The Essence of Real Customer Loyalty
When you think of real loyalty – the loyalty we have to friends, to country, to groups – there are three factors:
Belonging – Humans are social creatures. We want to feel like we belong to something.
Resonance – We are attracted to things and people that reflect our ideals, values and principles.
Caring – We like and trust people who care about us and value us.
These are the three things organizations who are serious about customer loyalty should be focused on.  But that’s not the approach most companies take.

Bribery and Entrapment Do Not Equal Loyalty
Instead of doing things that create genuine loyalty, most organizations resort to things such as financial incentives for long-term contracts, or points-based schemes that they call “customer loyalty programs.”  They are effective, but that effectiveness has waned significantly over the last decade or so.  People are becoming fatigued with points programs, and our wallets will only carry so many cards.  Consumers are avoiding long-term contracts in droves.

Incentives for contracts and points programs are designed to manipulate behaviours.  They are, respectively, bribery and entrapment.  (see the video)  They have nothing to do with loyalty.  They are simple, quid-pro-quo strategies designed to hang on to a customer as long as possible.  The problem, of course, is that there is no reason for customers to stick around the moment someone else offers a better deal.

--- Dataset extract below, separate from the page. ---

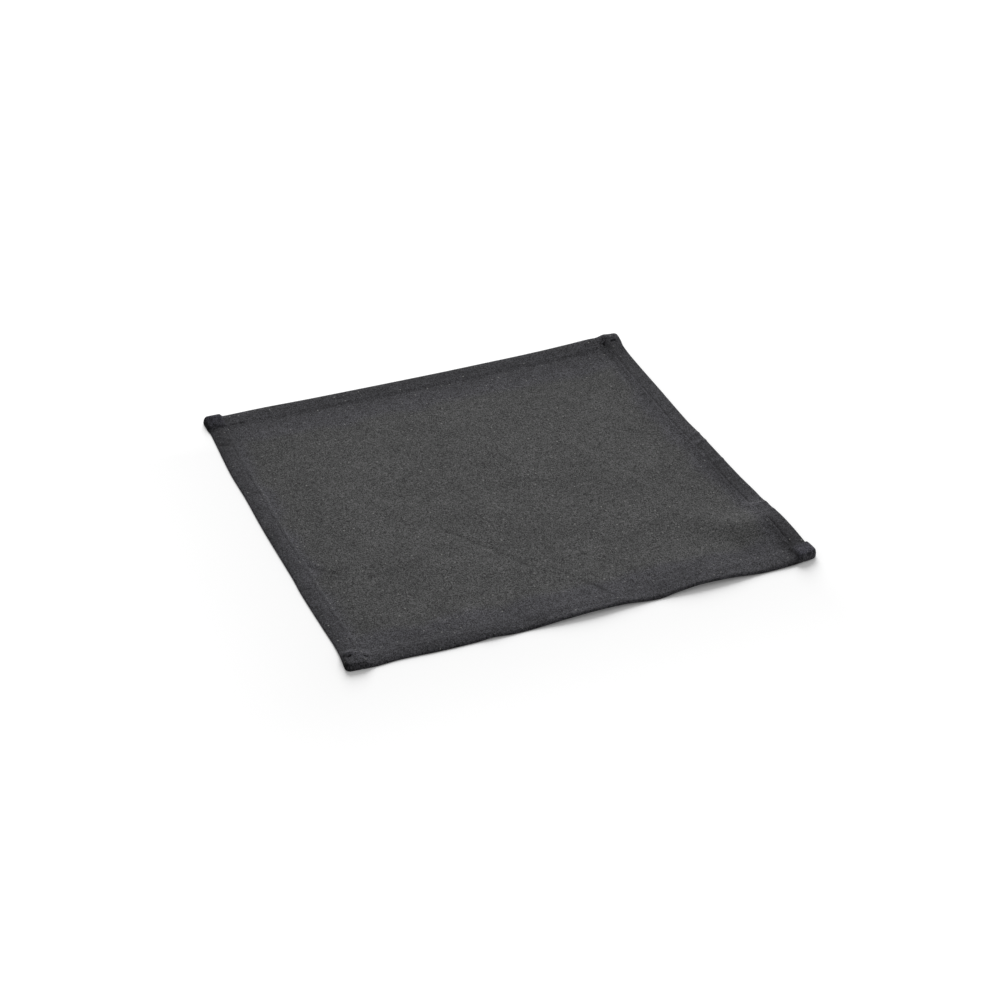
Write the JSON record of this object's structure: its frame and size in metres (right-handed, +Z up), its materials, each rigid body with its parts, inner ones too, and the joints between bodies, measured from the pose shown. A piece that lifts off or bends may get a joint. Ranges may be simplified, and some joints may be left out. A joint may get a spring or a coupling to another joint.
{
  "type": "placemat",
  "caption": "Plain woven cloth place mat, nearly square, with turned and sewn hems on every side and thick folded corners, lying flat on a table.",
  "frame": {"origin": "on the table, under the middle of the mat", "axes": "+X along the front edge towards its right end, +Y towards the back edge, +Z up out of the table"},
  "size_m": [0.4026, 0.3936, 0.009],
  "materials": {
    "charcoal_cloth": "matt plain-woven cotton, charcoal grey"
  },
  "bodies": {
    "root": {"mat_cloth": "charcoal_cloth"}
  },
  "joints": []
}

Want To Create Real Customer Loyalty?
Forget the quid-pro-quo.  Focus on creating Belonging, Resonance and Caring.  Yes, it’s hard to sell to a quarterly-driven CEO, or the board he or she reports to, but there are some great examples out there:  Harley-Davidson owners have a palpable sense of belonging.  Google’s “Don’t Be Evil” mantra resonated with a generation cynical about big business.  Amazon and Rackspace are examples of companies that built empires around relentless caring for their customers.